Raspberry Pi fans were excited to hear that the new Raspberry Pi 4 comes with a modern USB-C charging port instead of the older microUSB port.
However, now that users are beginning to receive their new boards, complaints have been rolling in regarding the port malfunctioning or simply not powering their new Pis at all.
While the best solution is a redesign of the USB-C port, there are ways to power your RPi 4. Let's take a look at the problem and some possible solutions.
Why Won't the Pi 4 Power Up?
Recently on his blog, Tyler Ward (aka scorpia) discovered the cause of this issue perplexing many new Raspberry Pi 4 owners. Apparently, Raspberry Pi designed their own USB-C circuit that strays from the standard design that should be followed. This means that the Pi is non-compliant and it simply will not work with some USB-C cables.
Why is the RPi 4 USB-C Design an Issue?
Why doesn't the Pi 4’s port work? According to Ward, “[T]he incorrect detection circuitry on the Pi end of the USB connection” causes the Pi to be detected as an audio adapter accessory by more advanced cables, such as those used to charge laptops.
As Ward explains, this is due to the fact that the Pi 4 uses a shared CC pull-down resistor on the USB Type-C connector rather than using one resistor for each CC line as is the standard shown in the Type C specifications sheet.
Google engineer Benson Leung writes that when CC lines in type-C ports share a resistor, “this configuration will cause compliant chargers [handling SuperSpeed data or 5A power] to provide 0V instead of 5V to the Pi.” What makes a type-C compliant charger more advanced than a non-compliant or less capable charger is an electronic marking chip.
Leung explains in a post breaking down the various types of USB-C cables that this chip stores essential information about the cable and its capabilities. Full-featured cables use this e-marker to detect what they are connected to (a wall adapter, laptop, or monitor) and perform their different functions.

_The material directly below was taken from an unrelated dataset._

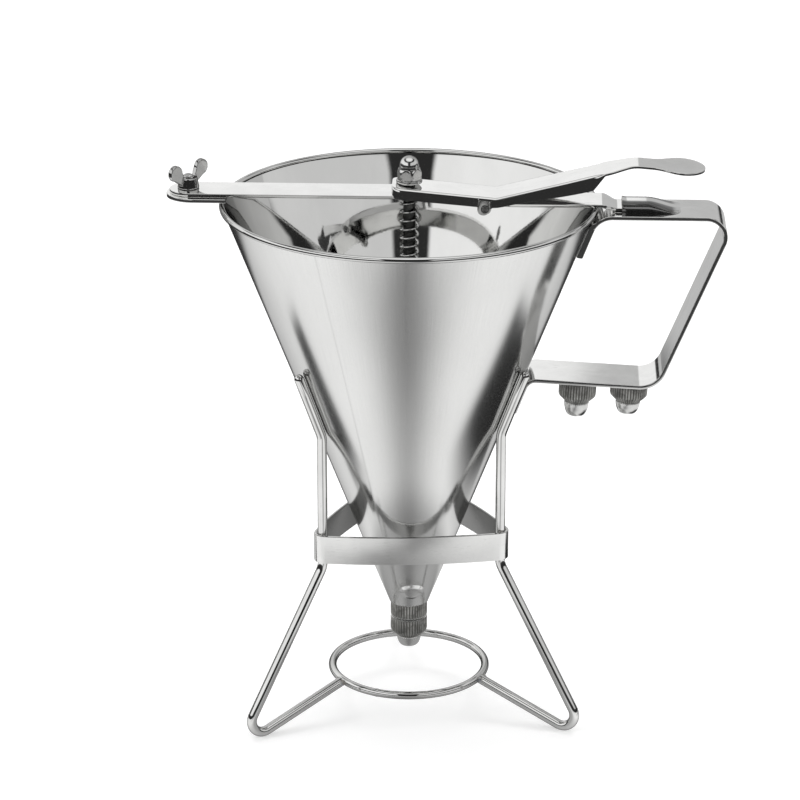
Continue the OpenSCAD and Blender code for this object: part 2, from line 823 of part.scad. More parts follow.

When these are ignored by shorting the two CC lines, however, the cable will not be able to detect the Pi and thus not power it.
Solutions for Powering the RPi 4
While a hardware revision is the best way to handle this, there are other options for makers with the current version of the Pi 4.
If the cable you planned on using to power your Pi 4 does not work, using a USB-C phone charger or an older charger with a type C adapter is suggested as they are less likely to use e-marker chips.
For Nintendo Switch owners, I’ve found that both the Switch charging cable and the Switch Pro Controller USB-C chargers work perfectly fine with the Pi 4. Of course, another way to avoid this problem is to purchase the official Pi 4 power supply.